In summarizing the ballistic missiles program, we are meeting our schedules, and we are continually reviewing our program to determine the desirability and feasibility of increasing or modifying our effort on these programs to maintain a balance in our overall total military posture.

Thank you, Mr. Chairman.

The CHAIRMAN. Thank you very much, sir, and I thank all of you three gentlemen for very fine statements.

Now, I want to ask Dr. York a few questions in reference to the program.

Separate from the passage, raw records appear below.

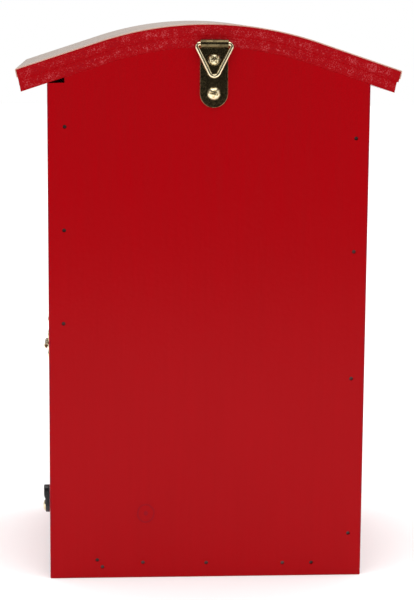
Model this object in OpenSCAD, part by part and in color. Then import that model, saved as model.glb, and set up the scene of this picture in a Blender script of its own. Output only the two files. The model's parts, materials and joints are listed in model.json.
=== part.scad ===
// Wall-hung wooden money box with an arched roof, a hinged side door and a turn button.
// Millimetres. +Z is up, the front faces -Y, the back with the hanger faces +Y and the
// door is on the +X side. The origin is the centre of the underside of the case.

/* [Case] */
// Width of the case over its side walls
body_w = 150; // [110:1:200]
// Depth of the case over its front and back panels
body_d = 124; // [90:1:170]
// Height from the underside to the top of the roof sheet
overall_h = 264.4; // [215:0.1:330]
// Thickness of every board of the case
board_t = 12; // [9:0.5:16]

/* [Roof] */
// Radius of the arched middle of the roof, at its top surface
roof_r = 161; // [130:1:220]
// Slope of the straight sides of the roof, in degrees
roof_pitch = 18.4; // [14:0.1:20]
// Thickness of each of the two roof plies
ply_t = 5.1; // [3.5:0.1:7]
// Thickness of the metal sheet on the roof
sheet_t = 0.5; // [0.3:0.1:1]
// Height of the sheet that is folded down over each end of the roof
sheet_lip = 4; // [3.2:0.1:5.5]
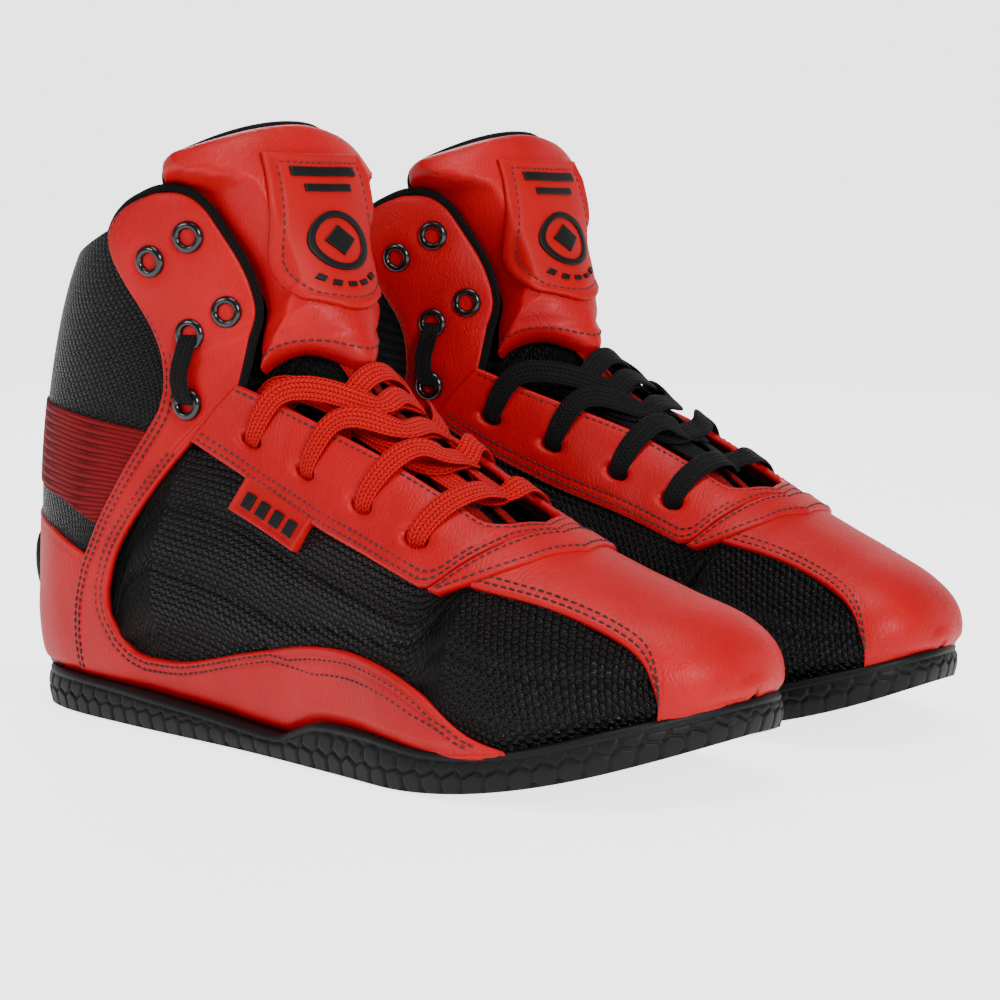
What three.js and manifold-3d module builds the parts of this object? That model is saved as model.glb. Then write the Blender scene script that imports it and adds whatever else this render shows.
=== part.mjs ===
// A pair of mid-height boxing boots, standing side by side: toes +X, left boot on +Y, up +Z, millimetres.
// The left boot is the mirror image of the right one. Every panel of the upper is a slice of one smooth
// boot surface: a layer between two offsets from it, cut to the panel's outline.
import * as THREE from "three";
import { mergeVertices } from "three/addons/utils/BufferGeometryUtils.js";
import Module from "manifold-3d";

const wasm = await Module();
wasm.setup();

// ---- Driving dimensions -------------------------------------------------------------------------
const GAP = 0.3; // clearance between neighbouring solids
const BOOT_APART = 62.7; // from the pair's middle plane to each boot's own axis
const TOE_OUT = 1.2; // degrees that each boot points outwards
const PAIR_SHIFT = 3.1; // moves the pair so that its box is centred on the origin
const SOLE_HALF_LENGTH = 150;
const TOE_SPRING = 20; // rise of the sole's underside at the toe tip
const BALL_X = 50; // the sole lies flat on the floor behind this
const OUTSOLE_FLOOR = 4;
const OUTSOLE_WALL = 5;
const BOARD_THICK = 2;
const SOCKLINER_THICK = 4;
const REACH = 90; // longer than half a boot is wide

// Layers of the upper, as [inner, outer] offsets from the boot surface.
const LINING = [-3.2, -1.4];
const STIFFENER = [-1.1, -0.3];
const MESH = [0, 1.2];
const LEATHER = [1.5, 2.7];
const TAG = [1.5, 3.3];
const HEEL_TAB = [3.0, 5.6];
const COLLAR_PAD = [-7.5, -3.5];
const TONGUE_CLOTH = [-11, -8.4];
const TONGUE_PAD = [-8, 0.5];
const BADGE = [0.8, 2.6];

const LACE_WIDTH = 7;
const LACE_THICK = 1.4;
const LACE_OVERLAP = 1.8; // a strand reaches this far past the hole that it turns into
const LACE_OVER = 4.3; // offset of a strand that lies on the eyestay
const LACE_UNDER = -6.2; // offset of a strand that runs beneath it
const SLOT = [9.4, 4.4]; // punched lace hole, along and across the eyestay
const EYELET_RADIUS = 5.4;
const EYELET_BORE = 2.5;
const EYELET_BARREL = 3.3;

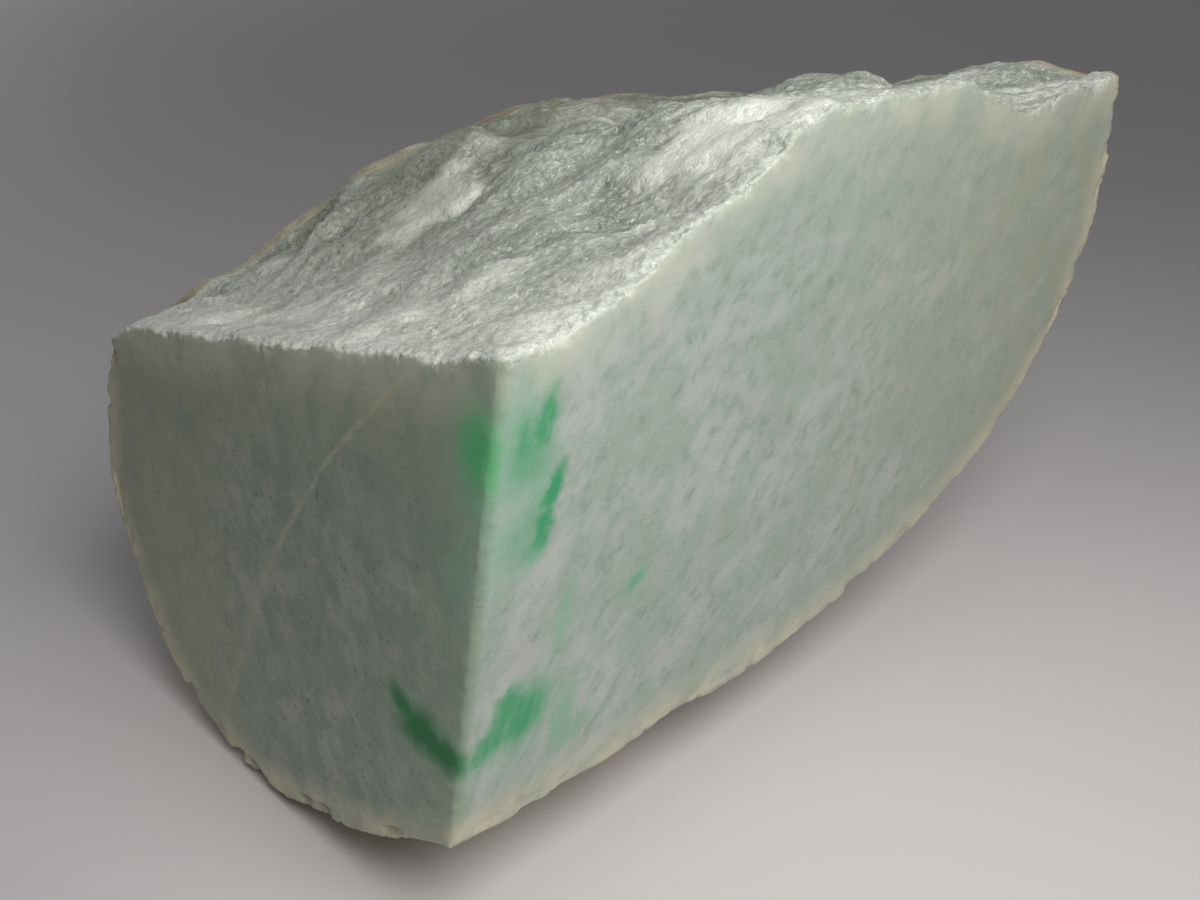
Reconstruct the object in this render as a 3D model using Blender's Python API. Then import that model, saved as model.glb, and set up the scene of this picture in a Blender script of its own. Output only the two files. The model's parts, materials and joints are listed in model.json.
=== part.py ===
"""A raw jade boulder: one quarter of a rounded river cobble.

Two saw cuts that meet at a right angle open its inside, the top broke away in ledges, and the
rest of it is the worn skin that the river left. It lies on the belly of that skin.

Lengths are in metres. The stone is shaped about its working corner, which is where the foot of
the edge between the two saw cuts stands above the table: +X runs along the long cut, +Y into
the stone and +Z up. At the end it is moved so that the middle of the foot of its bounding box is
the origin.
"""

from math import cos, floor, radians, sin

import bmesh
import bpy
from mathutils import Euler, Vector, noise

MM = 0.001

# The cobble, before it was cut: a long rounded body that lies tilted.
COBBLE_CENTRE = Vector((38, 11, 52)) * MM
COBBLE_HALF_SIZE = Vector((82, 74, 41)) * MM
COBBLE_TILT = Euler((radians(-32), radians(2), radians(4)))
COBBLE_SQUARENESS = 2.5  # 2 is an ellipsoid, and more is a fuller, squarer body
COBBLE_FACETING = 5  # how often the sphere that it starts from is divided
LUMP_HEIGHT, LUMP_LENGTH = 1.3 * MM, 24 * MM
DENT_HEIGHT, DENT_LENGTH = 0.5 * MM, 8 * MM

# The two saw cuts, which meet in the near edge.
CORNER_HEIGHT = 13.5 * MM
LONG_CUT_OVERHANG = radians(6.4)  # the long cut leans out over the table
END_CUT_LEAN = radians(4.6)  # the end cut leans back
NEAR_EDGE_WEAR = 1.0 * MM

# The worn flat on the belly that the stone lies on.
FOOT_HEIGHT = -1.5 * MM

# The break across the top: a ramp that climbs from the end cut and drops away behind.
BREAK_CORNER_HEIGHT = 67.3 * MM
BREAK_RISE, BREAK_RISE_END = 16.5 * MM, 56 * MM
BREAK_FALL, BREAK_FALL_END = 5.5 * MM, 118 * MM
BREAK_NEAR_SLOPE, BREAK_FAR_SLOPE = 0.235, 0.18  # how it drops along +Y, by the end cut and beyond
BREAK_STEP = 1.45 * MM  # the mesh's spacing

# Its fibrous grain: waves and flakes drawn out along one bearing, the flakes in low terraces.
GRAIN_BEARING = radians(-40)
GRAIN_STRETCH = 2.6
WAVE_HEIGHT, WAVE_LENGTH = 0.9 * MM, 10 * MM
FLAKE_HEIGHT, FLAKE_LENGTH = 1.5 * MM, 6 * MM
FLAKE_TERRACES = 4
FLAKE_RISER = 0.25

# Ledges of the break: the foot of the riser, the bearing that it climbs along, its length
# across that, its height, how far it takes to climb and how far to die away again.
LEDGES = (
    ("front facet", (34, 3), 10, 26, 2.2, 11, 12),
    ("pale facet", (25, 40), 42, 24, 2.8, 9, 18),
    ("ridge, left", (44, 36), 175, 26, 1.6, 3, 12),
    ("ridge, right", (57, 14), 235, 26, 1.0, 3, 8),
    ("left step, low", (15, 66), 30, 22, 1.8, 2, 14),
    ("left step, middle", (25, 62), 30, 22, 2.2, 3, 12),
    ("left step, high", (36, 58), 20, 18, 1.4, 3, 10),
    ("near step", (12, 14), 60, 16, 1.2, 2, 9),
    ("far step", (82, 30), 20, 34, 2.0, 4, 14),
    ("far shelf", (97, 34), 200, 30, 1.6, 4, 14),
)

# Hollows that flakes left in it, and rises between them: centre, half length along X, half
# width along Y and height.
SCOOPS = (
    ("notch in the long cut's edge", (88, -6), 11, 9, -2.6),
    ("hollow at the foot of the front facet", (31, 6), 4, 9, -1.6),
    ("hollow behind the ridge", (60, 20), 12, 13, -3.6),
    ("rear rise", (72, 50), 24, 14, 1.6),
    ("end rise", (110, 12), 11, 12, 3.4),
    ("rise by the end cut", (0, 32), 12, 26, 1.4),
    ("rise at the far corner", (1, 60), 12, 12, 2.2),
    ("hollow above the left steps", (27, 64), 9, 9, -2.2),
    ("dip behind the crest", (86, 39), 10, 10, -2.0),
    ("rise at the tip", (116, -1), 7, 8, 1.6),
)

JADE_COLOUR = (0.46, 0.52, 0.44, 1)
JADE_ROUGHNESS = 0.55


def clear_scene():
    for old in list(bpy.data.objects):
        bpy.data.objects.remove(old, do_unlink=True)


def eased(start, end, value):
    """0 before start, 1 after end, and a smooth climb between them."""
    share = min(max((value - start) / (end - start), 0), 1)
    return share * share * (3 - 2 * share)


def jade_material():
    material = bpy.data.materials.new("jade")
    material.use_nodes = True
    shader = material.node_tree.nodes["Principled BSDF"]
    shader.inputs["Base Color"].default_value = JADE_COLOUR
    shader.inputs["Roughness"].default_value = JADE_ROUGHNESS
    shader.inputs["Metallic"].default_value = 0
    return material


def cobble_reach(way):
    """How far the cobble's skin is from its centre, along a direction in its own frame."""
    power = COBBLE_SQUARENESS
    total = sum((abs(way[i]) / COBBLE_HALF_SIZE[i]) ** power for i in range(3))
    return total ** (-1 / power)


def cobble():
    """The whole cobble with its gentle lumps and dents."""
    body = bmesh.new()
    bmesh.ops.create_icosphere(body, subdivisions=COBBLE_FACETING, radius=1)
    turn = COBBLE_TILT.to_matrix()
    for vertex in body.verts:
        way = vertex.co.normalized()
        place = COBBLE_CENTRE + turn @ (way * cobble_reach(way))
        lumps = LUMP_HEIGHT * noise.fractal(place / LUMP_LENGTH, 0.7, 2.0, 3)
        dents = DENT_HEIGHT * noise.noise(place / DENT_LENGTH)
        vertex.co = place + (turn @ way) * (lumps + dents)
    return body


def cut_flat(body, point, outward):
    """Saw away what lies outward of a plane and close the stone with a flat face."""
    everything = body.verts[:] + body.edges[:] + body.faces[:]
    bmesh.ops.bisect_plane(body, geom=everything, plane_co=point, plane_no=outward,
                           clear_outer=True, dist=1e-7)
    open_edges = [edge for edge in body.edges if edge.is_boundary]
    bmesh.ops.holes_fill(body, edges=open_edges, sides=0)


def wear_near_edge(body, outward_a, outward_b):
    """Round the straight edge where the two saw cuts meet."""
    def faces_out(edge, way):
        return any(face.normal.dot(way) > 0.9999 for face in edge.link_faces)

    body.normal_update()
    near_edge = [e for e in body.edges if faces_out(e, outward_a) and faces_out(e, outward_b)]
    bmesh.ops.bevel(body, geom=near_edge, offset=NEAR_EDGE_WEAR, offset_type="OFFSET",
                    affect="EDGES", segments=3, profile=0.5, material=-1)


def share_between(start, end, value):
    """0 before start, 1 after end, and a straight climb with sharp ends between them."""
    return min(max((value - start) / (end - start), 0), 1)


def ledge_height(x, y, ledge):
    name, foot, bearing, length, rise, run, fall = ledge
    along = (x - foot[0]) * cos(radians(bearing)) + (y - foot[1]) * sin(radians(bearing))
    across = (y - foot[1]) * cos(radians(bearing)) - (x - foot[0]) * sin(radians(bearing))
    climb = share_between(0, run, along) * (1 - eased(run, run + fall, along))
    fade = 1 - eased(0.35 * length, 0.6 * length, abs(across))
    return rise * climb * fade


def scoop_height(x, y, scoop):
    name, centre, half_length, half_width, height = scoop
    reach = ((x - centre[0]) / half_length) ** 2 + ((y - centre[1]) / half_width) ** 2
    return height * (1 - eased(0, 1.6, reach))


def terraced(value):
    """A slope turned into level treads with steep risers."""
    tread = floor(value * FLAKE_TERRACES)
    into = value * FLAKE_TERRACES - tread
    return (tread + share_between(1 - FLAKE_RISER, 1, into)) / FLAKE_TERRACES


def grain_height(x, y):
    with_grain = x * cos(GRAIN_BEARING) + y * sin(GRAIN_BEARING)
    across_grain = y * cos(GRAIN_BEARING) - x * sin(GRAIN_BEARING)
    place = Vector((with_grain / GRAIN_STRETCH, across_grain, 0))
    waves = WAVE_HEIGHT * noise.fractal(place / WAVE_LENGTH, 0.8, 2.0, 2)
    flakes = FLAKE_HEIGHT * terraced(noise.fractal(place / FLAKE_LENGTH, 0.9, 2.0, 2))
    return waves + flakes


def break_height(x, y):
    """The height of the broken top, from a ramp, its ledges and hollows and its grain."""
    slope = BREAK_NEAR_SLOPE + (BREAK_FAR_SLOPE - BREAK_NEAR_SLOPE) * eased(5 * MM, 45 * MM, x)
    ramp = BREAK_CORNER_HEIGHT + BREAK_RISE * eased(0, BREAK_RISE_END, x)
    ramp -= BREAK_FALL * eased(BREAK_RISE_END, BREAK_FALL_END, x) + slope * (y + 7 * MM)
    steps = sum(ledge_height(x / MM, y / MM, ledge) for ledge in LEDGES)
    hollows = sum(scoop_height(x / MM, y / MM, scoop) for scoop in SCOOPS)
    return ramp + (steps + hollows) * MM + grain_height(x, y)


def broken_off_block():
    """What broke away above the stone: its underside is the broken top."""
    west, east, south, north, roof = -18 * MM, 142 * MM, -22 * MM, 92 * MM, 120 * MM
    columns = round((east - west) / BREAK_STEP)
    rows = round((north - south) / BREAK_STEP)
    block = bmesh.new()
    grid = []
    for row in range(rows + 1):
        y = south + (north - south) * row / rows
        xs = [west + (east - west) * column / columns for column in range(columns + 1)]
        grid.append([block.verts.new((x, y, break_height(x, y))) for x in xs])
    for row in range(rows):
        for column in range(columns):
            corners = (grid[row][column], grid[row][column + 1],
                       grid[row + 1][column + 1], grid[row + 1][column])
            block.faces.new(corners)
    rim = [edge for edge in block.edges if edge.is_boundary]
    walls = bmesh.ops.extrude_edge_only(block, edges=rim)["geom"]
    for part in walls:
        if isinstance(part, bmesh.types.BMVert):
            part.co.z = roof
    top_rim = [edge for edge in block.edges if edge.is_boundary]
    bmesh.ops.edgeloop_fill(block, edges=top_rim)
    bmesh.ops.triangulate(block, faces=block.faces[:])
    bmesh.ops.recalc_face_normals(block, faces=block.faces[:])
    return block


def as_object(body, name):
    mesh = bpy.data.meshes.new(name)
    body.to_mesh(mesh)
    body.free()
    thing = bpy.data.objects.new(name, mesh)
    bpy.context.scene.collection.objects.link(thing)
    return thing


def stand_on_origin(stone):
    """Take the finished shape and move it onto the origin by its bounding box's foot."""
    graph = bpy.context.evaluated_depsgraph_get()
    mesh = bpy.data.meshes.new_from_object(stone.evaluated_get(graph))
    stone.modifiers.clear()
    stone.data = mesh
    lows = [min(vertex.co[i] for vertex in mesh.vertices) for i in range(3)]
    highs = [max(vertex.co[i] for vertex in mesh.vertices) for i in range(3)]
    foot = Vector(((lows[0] + highs[0]) / 2, (lows[1] + highs[1]) / 2, lows[2]))
    for vertex in mesh.vertices:
        vertex.co -= foot


def jade_boulder():
    corner = Vector((0, 0, CORNER_HEIGHT))
    long_cut_out = Vector((0, -cos(LONG_CUT_OVERHANG), -sin(LONG_CUT_OVERHANG)))
    end_cut_out = Vector((-cos(END_CUT_LEAN), 0, sin(END_CUT_LEAN)))
    body = cobble()
    cut_flat(body, corner, long_cut_out)
    cut_flat(body, corner, end_cut_out)
    cut_flat(body, Vector((0, 0, FOOT_HEIGHT)), Vector((0, 0, -1)))
    wear_near_edge(body, long_cut_out, end_cut_out)
    stone = as_object(body, "jade_boulder")
    block = as_object(broken_off_block(), "broken_off_block")
    block.display_type = "WIRE"
    block.hide_render = True
    cut = stone.modifiers.new("break", "BOOLEAN")
    cut.operation = "DIFFERENCE"
    cut.solver = "EXACT"
    cut.object = block
    stand_on_origin(stone)
    bpy.data.objects.remove(block, do_unlink=True)
    stone.data.materials.clear()
    stone.data.materials.append(jade_material())
    stone.data.shade_smooth()
    stone.data.set_sharp_from_angle(angle=radians(35))
    return stone


clear_scene()
jade_boulder()
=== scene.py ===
import json
from math import cos, floor, hypot, radians, sin
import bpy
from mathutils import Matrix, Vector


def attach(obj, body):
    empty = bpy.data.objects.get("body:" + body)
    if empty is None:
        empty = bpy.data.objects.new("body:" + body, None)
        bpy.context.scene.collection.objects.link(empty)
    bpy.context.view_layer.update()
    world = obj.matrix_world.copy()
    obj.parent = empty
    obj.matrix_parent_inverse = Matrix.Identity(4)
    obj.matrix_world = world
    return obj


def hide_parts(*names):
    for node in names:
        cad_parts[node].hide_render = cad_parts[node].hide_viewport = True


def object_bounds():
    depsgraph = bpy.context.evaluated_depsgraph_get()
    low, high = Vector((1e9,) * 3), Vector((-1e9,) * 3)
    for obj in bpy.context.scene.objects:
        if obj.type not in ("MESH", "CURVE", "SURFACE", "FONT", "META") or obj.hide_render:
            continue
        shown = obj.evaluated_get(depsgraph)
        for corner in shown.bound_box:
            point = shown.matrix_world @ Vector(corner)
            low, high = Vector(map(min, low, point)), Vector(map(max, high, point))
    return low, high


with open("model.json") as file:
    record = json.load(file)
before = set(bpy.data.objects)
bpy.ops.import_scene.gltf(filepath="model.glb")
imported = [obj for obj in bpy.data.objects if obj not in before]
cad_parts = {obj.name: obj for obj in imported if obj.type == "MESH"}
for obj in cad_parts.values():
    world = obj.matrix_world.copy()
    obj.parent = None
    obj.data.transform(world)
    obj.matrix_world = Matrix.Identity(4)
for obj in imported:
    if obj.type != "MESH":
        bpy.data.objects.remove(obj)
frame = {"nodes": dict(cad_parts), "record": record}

from types import SimpleNamespace

import bmesh
import bpy
from mathutils import Euler, Matrix, Vector, geometry, kdtree, noise

cad_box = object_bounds()


# The table and its light. A plain pale top, wide enough to fill the view. One soft round lamp
# hangs close in front of the stone, so the table darkens with distance, and a broad weak one
# stands far behind. The camera looks down on the stone's near edge from close by.

MM = 0.001

mounts = {mount["name"]: mount for mount in frame["record"]["mounts"]}
long_face_point, long_face_out = (Vector(mounts["sawn_side"][key]) for key in ("pos_m", "axis"))
end_face_point, end_face_out = (Vector(mounts["sawn_end"][key]) for key in ("pos_m", "axis"))

# Places are given in millimetres from the table under the working corner, which is the foot of
# the edge where the two sawn faces meet: along the long face, into the stone, and up.
CORNER_HEIGHT = 15 * MM
faces_and_level = Matrix((long_face_out, end_face_out, (0, 0, 1)))
under_corner = faces_and_level.inverted() @ Vector((
    long_face_point.dot(long_face_out), end_face_point.dot(end_face_out), CORNER_HEIGHT))
under_corner.z = 0


def from_corner(along, inward, up):
    return under_corner + Vector((along, inward, up)) * MM


TABLE_WIDTH = 6.0
TABLE_COLOUR, TABLE_ROUGHNESS = (0.775, 0.735, 0.73, 1), 0.6

LENS, SENSOR, NEAREST_SEEN = 36, 36, 5 * MM
CAMERA_PLACE = from_corner(-55, -76.6, 106.2)
CAMERA_AZIMUTH, CAMERA_PITCH = radians(-45), radians(26)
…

We have already probed rather deeply the question of responsibility in the Defense Department, and as I read the directive that Dr. York received on February 10, this directive in effect gives Dr. York full and complete-I could say dictatorial-authority to get this space program, especially the ballistic missile program, in shape so it will move forward with the utmost speed. That is correct, isn't it, Doctor? Dr. YORK. My authority refers to all research and engineering programs, Mr. Chairman.

The CHAIRMAN. Well, the ones that we are especially interested in now, of course, are the ballistic missile and the space program. What changes do you plan to make, Doctor, under the new authority that you have received from the Secretary of Defense?

Dr. YORK. Changes with regard to what, Mr. Chairman?

The CHAIRMAN. Well, first, the organizational setup. Do you plan any changes whatsoever?

Dr. YORK. My office, of course, is one which has replaced the prior office of the Assistant Secretary of Defense for Research and Engineering, so that the office will be composed and made up largely of the people who came from that office.